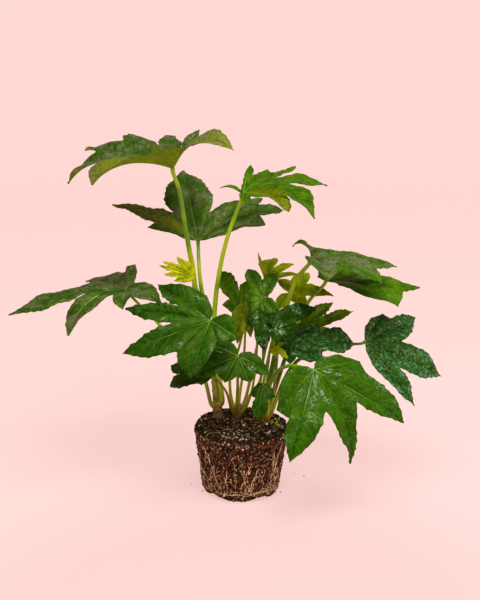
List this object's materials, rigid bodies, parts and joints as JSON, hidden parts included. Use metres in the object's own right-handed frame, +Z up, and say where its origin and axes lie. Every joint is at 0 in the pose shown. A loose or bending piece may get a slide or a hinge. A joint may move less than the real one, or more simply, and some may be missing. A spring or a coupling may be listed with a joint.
{
  "type": "fatsia japonica with a bare root ball",
  "caption": "Young upright foliage plant with large lobed, toothed leaves on slender stalks, standing on a bare tapered root ball that was moulded by a nursery pot.",
  "frame": {"origin": "middle of the flat patch under the root ball, where it rests", "axes": "+Z up along the root ball's axis, +X along the longest spread of leaves, to the right as seen in the picture, -Y towards the viewer"},
  "size_m": [0.5197, 0.2878, 0.444],
  "materials": {
    "soil": "dark moist peat with white perlite grains and pale fibres, matt",
    "roots": "tan to pale beige fine roots, matt",
    "stem": "olive green bark, woody grey-brown at the foot, satin",
    "stalk": "smooth yellow-green, satin",
    "leaf": "glossy dark green above with pale yellow-green veins, paler and matt below",
    "young_leaf": "bright yellow-green, satin"
  },
  "bodies": {
    "root": {"leaf_back_high": "leaf", "leaf_back_left": "leaf", "leaf_back_right": "leaf", "leaf_far_right": "leaf", "leaf_front_left": "leaf", "leaf_front_low": "leaf", "leaf_front_right": "leaf", "leaf_hanging": "leaf", "leaf_inner_dark": "leaf", "leaf_inner_glossy": "leaf", "leaf_left": "leaf", "leaf_low_front": "leaf", "leaf_low_inner": "leaf", "leaf_low_left": "leaf", "leaf_middle": "leaf", "leaf_right_back": "leaf", "leaf_right_high": "leaf", "leaf_right_inner": "leaf", "leaf_right_mid": "leaf", "leaf_top_left": "leaf", "leaf_top_middle": "leaf", "leaf_top_right": "leaf", "leaf_young": "young_leaf", "root_ball": "soil", "stalk_back_high": "stalk", "stalk_back_left": "stalk", "stalk_back_right": "stalk", "stalk_far_right": "stalk", "stalk_front_left": "stalk", "stalk_front_low": "stalk", "stalk_front_right": "stalk", "stalk_hanging": "stalk", "stalk_inner_dark": "stalk", "stalk_inner_glossy": "stalk", "stalk_left": "stalk", "stalk_low_front": "stalk", "stalk_low_inner": "stalk", "stalk_low_left": "stalk", "stalk_middle": "stalk", "stalk_right_back": "stalk", "stalk_right_high": "stalk", "stalk_right_inner": "stalk", "stalk_right_mid": "stalk", "stalk_top_left": "stalk", "stalk_top_middle": "stalk", "stalk_top_right": "stalk", "stalk_young": "young_leaf", "stem_left": "stem", "stem_middle": "stem", "stem_right": "stem", "surface_roots": "roots"}
  },
  "joints": []
}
○ ○ ○ ○
▶ Requirements
Repeat the material from above exactly, word for word.

▶ Written reply
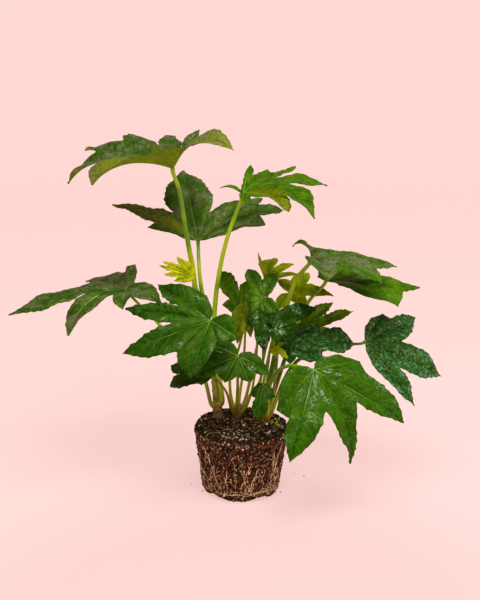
List this object's materials, rigid bodies, parts and joints as JSON, hidden parts included. Use metres in the object's own right-handed frame, +Z up, and say where its origin and axes lie. Every joint is at 0 in the pose shown. A loose or bending piece may get a slide or a hinge. A joint may move less than the real one, or more simply, and some may be missing. A spring or a coupling may be listed with a joint.
{
  "type": "fatsia japonica with a bare root ball",
  "caption": "Young upright foliage plant with large lobed, toothed leaves on slender stalks, standing on a bare tapered root ball that was moulded by a nursery pot.",
  "frame": {"origin": "middle of the flat patch under the root ball, where it rests", "axes": "+Z up along the root ball's axis, +X along the longest spread of leaves, to the right as seen in the picture, -Y towards the viewer"},
  "size_m": [0.5197, 0.2878, 0.444],
  "materials": {
    "soil": "dark moist peat with white perlite grains and pale fibres, matt",
    "roots": "tan to pale beige fine roots, matt",
    "stem": "olive green bark, woody grey-brown at the foot, satin",
    "stalk": "smooth yellow-green, satin",
    "leaf": "glossy dark green above with pale yellow-green veins, paler and matt below",
    "young_leaf": "bright yellow-green, satin"
  },
  "bodies": {
    "root": {"leaf_back_high": "leaf", "leaf_back_left": "leaf", "leaf_back_right": "leaf", "leaf_far_right": "leaf", "leaf_front_left": "leaf", "leaf_front_low": "leaf", "leaf_front_right": "leaf", "leaf_hanging": "leaf", "leaf_inner_dark": "leaf", "leaf_inner_glossy": "leaf", "leaf_left": "leaf", "leaf_low_front": "leaf", "leaf_low_inner": "leaf", "leaf_low_left": "leaf", "leaf_middle": "leaf", "leaf_right_back": "leaf", "leaf_right_high": "leaf", "leaf_right_inner": "leaf", "leaf_right_mid": "leaf", "leaf_top_left": "leaf", "leaf_top_middle": "leaf", "leaf_top_right": "leaf", "leaf_young": "young_leaf", "root_ball": "soil", "stalk_back_high": "stalk", "stalk_back_left": "stalk", "stalk_back_right": "stalk", "stalk_far_right": "stalk", "stalk_front_left": "stalk", "stalk_front_low": "stalk", "stalk_front_right": "stalk", "stalk_hanging": "stalk", "stalk_inner_dark": "stalk", "stalk_inner_glossy": "stalk", "stalk_left": "stalk", "stalk_low_front": "stalk", "stalk_low_inner": "stalk", "stalk_low_left": "stalk", "stalk_middle": "stalk", "stalk_right_back": "stalk", "stalk_right_high": "stalk", "stalk_right_inner": "stalk", "stalk_right_mid": "stalk", "stalk_top_left": "stalk", "stalk_top_middle": "stalk", "stalk_top_right": "stalk", "stalk_young": "young_leaf", "stem_left": "stem", "stem_middle": "stem", "stem_right": "stem", "surface_roots": "roots"}
  },
  "joints": []
}